Bussy, Smoke on the Water, Scrooge, and Lumberjack Santa brought the bus to life with their insightful discussion of Westerns, old and new, and racial and political issues. Bussy and Scrooge were clearly leading the discussion, but Smoke on the Water showed her wisdom by interjecting bits of knowledge and inane insight. Lumberjack Santa was the quiet thinker of the group, but his presence fortified the mental tower that the four were constructing in that place. His articulations of "yes" and "hehehe" were flaming balls of dung aimed at the doubting minds of the other passengers on the bus.

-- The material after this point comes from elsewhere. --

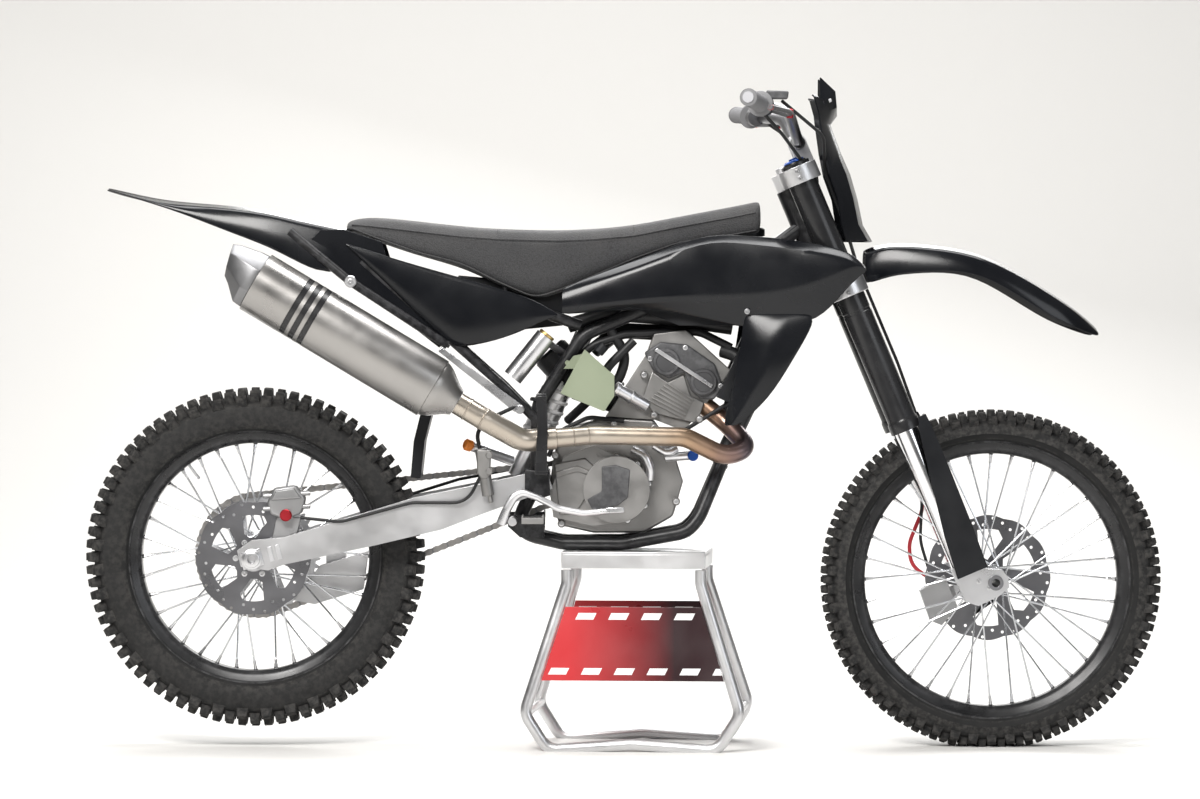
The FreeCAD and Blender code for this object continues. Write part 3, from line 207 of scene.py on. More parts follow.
def eased(points, bend):
    """The route through points with each corner rounded by an arc."""
    points = [Vector(p) for p in points]
    route = [points[0]]
    for before, corner, after in zip(points, points[1:], points[2:]):
        back, ahead = (before - corner), (after - corner)
        inward, outward = back.normalized(), ahead.normalized()
        half = acos(max(-1, min(1, inward.dot(outward)))) / 2
        reach = min(bend / tan(half), 0.48 * back.length, 0.48 * ahead.length)
        steps = max(2, ceil((pi - 2 * half) / radians(7)))
        first, last = corner + inward * reach, corner + outward * reach
        for k in range(steps + 1):
            share = k / steps
            route.append(first * (1 - share) ** 2 + corner * (2 * share * (1 - share)) + last * share ** 2)
    route.append(points[-1])
    return route


def swept(route, section, sharp=40):
    """A section of (side, up) corners carried along a route without twisting."""
    route = [Vector(p) for p in route]
    ways = [(after - before).normalized() for before, after in zip(route[:1] + route, route[1:] + route[-1:])]
    turn, points = axes_to(ways[0]), []
    count = len(section(0) if callable(section) else section)
    for k, (place, way) in enumerate(zip(route, ways)):
        if k:
            turn = ways[k - 1].rotation_difference(way).to_matrix() @ turn
        outline = section(k / (len(route) - 1)) if callable(section) else section
        points += [place + turn @ Vector((u, v, 0)) for u, v in outline]
    faces = quads(len(route), count)
    faces += [tuple(range(count))[::-1], tuple((len(route) - 1) * count + i for i in range(count))]
    return mesh_piece(points, faces, sharp)


def pipe(points, radius, bend=60, sides=22):
    """A round pipe or rod through points, its corners eased."""
    return swept(eased(points, bend), ring(radius, sides), sharp=60)


def plate(outline, y0, y1, edge=1.5):
    """A flat piece cut to an outline of (x, z) corners, from y0 to y1."""
    points = [(x, y0, z) for x, z in outline] + [(x, y1, z) for x, z in outline]
    piece = mesh_piece(points, prism_faces(len(outline)))
    return rounded(piece, edge) if edge else piece


def on_axes(outline, origin, turn_deg):
    """Corners given in turned axes, as (x, z) corners of the bike."""
    c, s = cos(radians(turn_deg)), sin(radians(turn_deg))
    return [(origin.x + x * c - z * s, origin.z + x * s + z * c) for x, z in outline]


def grid_skin(rows, wall=3.0, levels=2, crease=()):
    """A moulded shell through rows of points, thickened inwards and smoothed."""
    count = len(rows[0])
    points = [p for row in rows for p in row]
    piece = mesh_piece(points, quads(len(rows), count, count - 1), sharp=180)
    if crease:
        mesh = piece.data
        attribute = mesh.attributes.new("crease_edge", "FLOAT", "EDGE")
        for edge in mesh.edges:
            a, b = edge.vertices
            along_row = a // count != b // count
            if along_row and a % count in crease:
                attribute.data[edge.index].value = 0.7
    thick = piece.modifiers.new("wall", "SOLIDIFY")
    thick.thickness = wall * MM
    thick.offset = -1
    thick.use_even_offset = False
    smoothed(piece, levels)
    return piece


def pair(piece):
    """The piece and its mirror image in the bike's centre plane as one mesh."""
    copy = applied(piece)
    twin = shown(copy.data.copy())
    twin.data.transform(Matrix.Scale(-1, 4, (0, 1, 0)))
    twin.data.flip_normals()
    return merged([copy, twin])


def placed(name, piece, finish, replaces=(), body="chassis"):
    """Gives a finished piece its name, finish and body, and the nodes that it stands for."""
    if piece.modifiers:
        piece = applied(piece)
    piece.name = piece.data.name = name
    piece.data.materials.clear()
    piece.data.materials.append(FINISHES[finish])
    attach(piece, body)
    if replaces:
        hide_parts(*replaces)
    return piece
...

Before I got off the bus, the roundtable had imparted me with the following gems: 1) 1950's Westerns were innaccurate and racist because they portrayed Native Americans as idiots; 2) at least 50% of all cowboys were black, but no Westerns are realistic enough to show black cowboys; 3) Clint Eastwood's Unforgiven is probably the best western ever, and if it is Eastwood's last Western it is a good one to have as the last one.
BTW, I watched the Star Wars trilogy (the episode IV-VI one) out of boredom this weekend and I have discovered the beauty of Princess Leia. I never thought it too much before but she was gorgeous!